The last but one term is regular at $q=-1$. In summary we have found a new simple pole at $q=-1$ with a residue $r=-\frac{1}{12}$.

Continuing this procedure leads to the following structure of the poles besides the basic ones:

$S(1,q)$ has simple poles at negative odd integers $q=-(2k-1)$. Their residues turn out to be

$$r(k) =- \frac{B_{2 k}}{2 k}$$

where $B_{n}$ is the n-th Bernoulli number.

Here are the first few pole locations and residues

$$\left( \begin{array}{cc} -1 & -\frac{1}{12} \\ -3 & \frac{1}{120} \\ -5 & -\frac{1}{252} \\ -7 & \frac{1}{240} \\ -9 & -\frac{1}{132} \\ -11 & \frac{691}{32760} \\ -13 & -\frac{1}{12} \\ \end{array} \right)$$

For comparision: $\zeta(q)$ has just one simple pole $\frac{1}{q-1}$ in the whole complex $q$-plane.

$S(p,q)$ for $p\gt1$

For a partial answer to question 3 the same method can be applied for $p\gt 1$.

The results for $p=1$ through $p=4$ are written, for each $p$, as a list of poles, their possible multiplicity, and their residues. The list starts with the pole at $q=1$ and proceeds in the direction of the negative real $q$ axis. The last entry is the general expression from that point on, where for each $p$ we let $k=1,2,3,...$

$p=1\; \left( (1^2 , 1), (0, \frac{1}{2} ), ( -(2 k-1) , -\frac{B_{2 k}}{2 k}) \right)$

$p=2\; \left((1, \zeta(2)),(0,-1), (-1,\frac{1}{2}),(-2k, -B_{2 k})\right)$

$p=3\; \left((1, \zeta(3)),(0,0), (-1,-\frac{1}{2}),(-2,\frac{1}{2}),(-(2k+1), -(k+\frac{1}{2})B_{2 k})\right)$

$p=4\; \left((1, \zeta(4)),(0,0), (-1,0),(-2,-\frac{1}{3}),(-3,\frac{1}{2}),(-(2k+2), -\frac{1}{3}(k+1)(2k+1)B_{2 k})\right)$

Observations

1. The only double pole appears for the case $p=1$ at $q=1$, all other poles are simple ones

2. with increasing $p$ an increasing gap appears between the pole at $q=1$ and the next pole on the negative real $q$-axis. This corresponds to the fact that the generalized harmonic number $H_k^{(p)}$ approaches $1$ for large $p$ which in turn means that $S(p,q)$ approaches $\zeta(q)$ which has only one pole at $q=1$. The residue of the pole of $S(p,q)$ at $q=1$ is $\zeta(p)$ which for $p\to\infty$ goes to $1$ as it is with $\zeta(q)$.

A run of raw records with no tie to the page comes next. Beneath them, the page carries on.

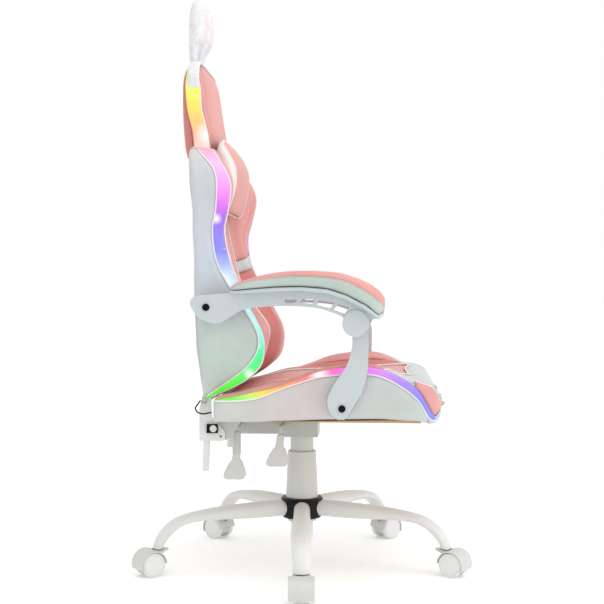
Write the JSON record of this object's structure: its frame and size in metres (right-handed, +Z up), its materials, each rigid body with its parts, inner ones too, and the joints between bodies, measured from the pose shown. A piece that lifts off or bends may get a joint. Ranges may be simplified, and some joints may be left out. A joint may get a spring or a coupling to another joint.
{
  "type": "gaming chair",
  "caption": "Racing-style swivel chair with caster base, gas lift, reclining winged back, linked armrests, light strips, neck pillow and plush ears.",
  "frame": {"origin": "point on the floor under the column axis, on the plane that the five casters stand on", "axes": "+X towards where the sitter faces, +Y to the sitter's left, +Z up"},
  "size_m": [0.7598, 0.7348, 1.308],
  "materials": {
    "white_metal": "gloss",
    "black_metal": "satin",
    "grey_metal": "satin",
    "steel": "satin",
    "dark_steel": "satin",
    "white_plastic": "satin",
    "wheel_white": "satin",
    "black_plastic": "satin",
    "cable_black": "matte",
    "plywood": "matte",
    "pink_cover": "satin",
    "rose_cover": "satin",
    "white_cover": "satin",
    "plush_white": "matte",
    "light_strip_pink": "satin",
    "light_strip_cyan": "satin"
  },
  "bodies": {
    "base": {"hub_core": "white_metal", "hub_collar": "black_metal", "leg_1": "white_metal", "leg_2": "white_metal", "leg_3": "white_metal", "leg_4": "white_metal", "leg_5": "white_metal", "column_tube": "steel", "cover_lower": "white_plastic"},
    "lift_rod": {"gas_rod": "steel"},
    "caster_1": {"caster_1_hood": "white_plastic", "caster_1_pins": "dark_steel"},
    "wheel_1a": {"caster_1_wheel_a": "wheel_white"},
    "wheel_1b": {"caster_1_wheel_b": "wheel_white"},
    "caster_2": {"caster_2_hood": "white_plastic", "caster_2_pins": "dark_steel"},
    "wheel_2a": {"caster_2_wheel_a": "wheel_white"},
    "wheel_2b": {"caster_2_wheel_b": "wheel_white"},
    "caster_3": {"caster_3_hood": "white_plastic", "caster_3_pins": "dark_steel"},
    "wheel_3a": {"caster_3_wheel_a": "wheel_white"},
    "wheel_3b": {"caster_3_wheel_b": "wheel_white"},
    "caster_4": {"caster_4_hood": "white_plastic", "caster_4_pins": "dark_steel"},
    "wheel_4a": {"caster_4_wheel_a": "wheel_white"},
    "wheel_4b": {"caster_4_wheel_b": "wheel_white"},
    "caster_5": {"caster_5_hood": "white_plastic", "caster_5_pins": "dark_steel"},
    "wheel_5a": {"caster_5_wheel_a": "wheel_white"},
    "wheel_5b": {"caster_5_wheel_b": "wheel_white"},
    "seat": {"gas_cylinder": "steel", "cover_upper": "white_plastic", "chassis": "grey_metal", "seat_brackets": "grey_metal", "seat_board": "plywood", "seat_cushion": "pink_cover", "seat_led": "light_strip_pink", "arm_front_bolts": "black_plastic"},
    "height_handle": {"height_lever": "grey_metal", "height_paddle": "white_plastic"},
    "recline_handle": {"recline_lever": "grey_metal", "recline_paddle": "white_plastic"},
    "back": {"back_brackets": "white_metal", "hinge_blocks": "black_plastic", "hinge_pins": "steel", "back_frame": "black_metal", "back_cushion": "white_cover", "head_cushion": "rose_cover", "back_led": "light_strip_cyan", "neck_pillow": "pink_cover", "ear_band": "white_cover", "ears": "plush_white", "arm_rear_bolts": "black_plastic", "led_cable": "cable_black"},
    "armrest_left": {"arm_shell_left": "white_plastic", "arm_pad_left": "pink_cover"},
    "support_left": {"arm_support_left": "white_plastic"},
    "armrest_right": {"arm_shell_right": "white_plastic", "arm_pad_right": "pink_cover"},
    "support_right": {"arm_support_right": "white_plastic"}
  },
  "joints": [
    {"name": "seat_swivel", "type": "hinge", "parent": "base", "child": "lift_rod", "pos_m": [0, 0, 0.07], "axis": [0, 0, 1], "continuous": true},
    {"name": "height", "type": "slide", "parent": "lift_rod", "child": "seat", "axis": [0, 0, 1], "range_m": [0, 0.08]},
    {"name": "caster_1_swivel", "type": "hinge", "parent": "base", "child": "caster_1", "pos_m": [0.02372, -0.33917, 0.07], "axis": [0, 0, 1], "continuous": true},
    {"name": "wheel_1a_spin", "type": "hinge", "parent": "caster_1", "child": "wheel_1a", "pos_m": [0.02511, -0.35912, 0.027], "axis": [0.9976, 0.0698, 0], "continuous": true},
    {"name": "wheel_1b_spin", "type": "hinge", "parent": "caster_1", "child": "wheel_1b", "pos_m": [0.02511, -0.35912, 0.027], "axis": [0.9976, 0.0698, 0], "continuous": true},
    {"name": "caster_2_swivel", "type": "hinge", "parent": "base", "child": "caster_2", "pos_m": [0.3299, -0.08225, 0.07], "axis": [0, 0, 1], "continuous": true},
    {"name": "wheel_2a_spin", "type": "hinge", "parent": "caster_2", "child": "wheel_2a", "pos_m": [0.34739, -0.09195, 0.027], "axis": [0.4848, 0.8746, 0], "continuous": true},
    {"name": "wheel_2b_spin", "type": "hinge", "parent": "caster_2", "child": "wheel_2b", "pos_m": [0.34739, -0.09195, 0.027], "axis": [0.4848, 0.8746, 0], "continuous": true},
    {"name": "caster_3_swivel", "type": "hinge", "parent": "base", "child": "caster_3", "pos_m": [0.18017, 0.28834, 0.07], "axis": [0, 0, 1], "continuous": true},
    {"name": "wheel_3a_spin", "type": "hinge", "parent": "caster_3", "child": "wheel_3a", "pos_m": [0.1948, 0.30198, 0.027], "axis": [-0.682, 0.7314, 0], "continuous": true},
    {"name": "wheel_3b_spin", "type": "hinge", "parent": "caster_3", "child": "wheel_3b", "pos_m": [0.1948, 0.30198, 0.027], "axis": [-0.682, 0.7314, 0], "continuous": true},
    {"name": "caster_4_swivel", "type": "hinge", "parent": "base", "child": "caster_4", "pos_m": [-0.21855, 0.26045, 0.07], "axis": [0, 0, 1], "continuous": true},
    {"name": "wheel_4a_spin", "type": "hinge", "parent": "caster_4", "child": "wheel_4a", "pos_m": [-0.23493, 0.27193, 0.027], "axis": [-0.5736, -0.8192, 0], "continuous": true},
    {"name": "wheel_4b_spin", "type": "hinge", "parent": "caster_4", "child": "wheel_4b", "pos_m": [-0.23493, 0.27193, 0.027], "axis": [-0.5736, -0.8192, 0], "continuous": true},
    {"name": "caster_5_swivel", "type": "hinge", "parent": "base", "child": "caster_5", "pos_m": [-0.31524, -0.12737, 0.07], "axis": [0, 0, 1], "continuous": true},
    {"name": "wheel_5a_spin", "type": "hinge", "parent": "caster_5", "child": "wheel_5a", "pos_m": [-0.33121, -0.1394, 0.027], "axis": [0.6018, -0.7986, 0], "continuous": true},
    {"name": "wheel_5b_spin", "type": "hinge", "parent": "caster_5", "child": "wheel_5b", "pos_m": [-0.33121, -0.1394, 0.027], "axis": [0.6018, -0.7986, 0], "continuous": true},
    {"name": "height_lever_lift", "type": "hinge", "parent": "seat", "child": "height_handle", "pos_m": [-0.036, -0.055, 0.334], "axis": [-1, 0, 0], "range_deg": [0, 7], "stiffness_Nm_per_rad": 2, "springref_deg": -5.73},
    {"name": "recline_lever_pull", "type": "hinge", "parent": "seat", "child": "recline_handle", "pos_m": [-0.134, -0.15, 0.334], "axis": [0, 1, 0], "range_deg": [0, 25], "stiffness_Nm_per_rad": 1, "springref_deg": -11.46},
    {"name": "recline", "type": "hinge", "parent": "seat", "child": "back", "pos_m": [-0.177, 0, 0.338], "axis": [0, -1, 0], "range_deg": [0, 40]},
    {"name": "armrest_left_pivot", "type": "hinge", "parent": "back", "child": "armrest_left", "pos_m": [-0.179, 0.288, 0.602], "axis": [0, -1, 0], "range_deg": [-39, 0]},
    {"name": "support_left_pivot", "type": "hinge", "parent": "seat", "child": "support_left", "pos_m": [0.104, 0.273, 0.39], "axis": [0, -1, 0], "range_deg": [0, 58]},
    {"name": "armrest_right_pivot", "type": "hinge", "parent": "back", "child": "armrest_right", "pos_m": [-0.179, -0.288, 0.602], "axis": [0, -1, 0], "range_deg": [-39, 0]},
    {"name": "support_right_pivot", "type": "hinge", "parent": "seat", "child": "support_right", "pos_m": [0.104, -0.273, 0.39], "axis": [0, -1, 0], "range_deg": [0, 58]}
  ],
  "couplings": [
    {"joint": "armrest_left_pivot", "follows": "recline", "ratio": -0.965},
    {"joint": "support_left_pivot", "follows": "recline", "ratio": 1.445},
    {"joint": "armrest_right_pivot", "follows": "recline", "ratio": -0.965},
    {"joint": "support_right_pivot", "follows": "recline", "ratio": 1.445}
  ]
}
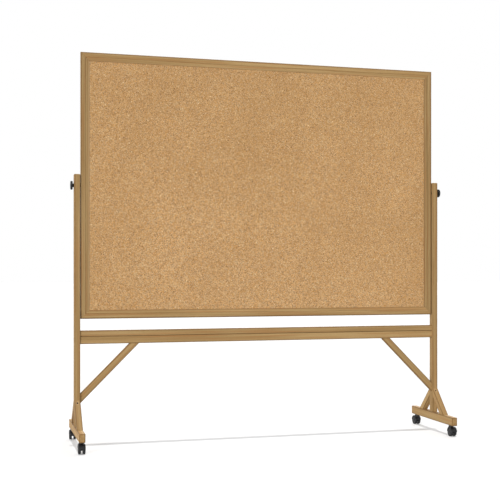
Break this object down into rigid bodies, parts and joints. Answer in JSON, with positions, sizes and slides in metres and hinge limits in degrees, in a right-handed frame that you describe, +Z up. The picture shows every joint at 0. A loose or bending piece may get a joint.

Singularities of $S(1,q)$ using asymptotic expansion for $H_{k}$

A much simpler way to find the pole structure of $S(1,q)$ consists in using the asymptotic expansion

$$H_k = \log(k) +\gamma + \frac{1}{2k} - \sum_{m\ge 1} \frac{B_{2m}}{2m k^{2m}}$$

Inserting this in the definition of (1) and interchanging the summation gives

$$S(1,q) = \sum_{k\ge 1}\frac{\log(k)}{k^q} +\gamma \sum_{k\ge 1}\frac{1}{k^q}+ \frac{1}{2k} - \sum_{m\ge 1} \frac{B_{2m}}{2m} \sum_{k\ge 1}\frac{1}{ k^{2m+q}}\\= \zeta'(q) +\gamma \zeta(q) + \frac{1}{2}\zeta(q+1) - \sum_{m\ge 1} \frac{B_{2m}}{2m} \zeta(2m+q)$$

All we need to know is that $\zeta(q)$ has a simple pole at $q=1$ with residue $1$.

$\zeta'(q)$ then obviously has a double pole (the derivative of the simple pole) at $q=1$ with residue $-1$.

The second term has a simple pole at $q=1$ with residue $\gamma$ which did not appear previously, and which I consider therefore to be "spurious".

Third term: pole at $(1+q)=1$, i.e. $q=0$ with residue $\frac{1}{2}$.

Fourth term: pole at $2m+q=1$, i.e. $q=1-2m$ ($=-1, -3, -5, ...$) and residues $-\frac{B_{2m}}{2m} $.

Summing up: except for the term with $\gamma$ we find the previously obtained pole structure.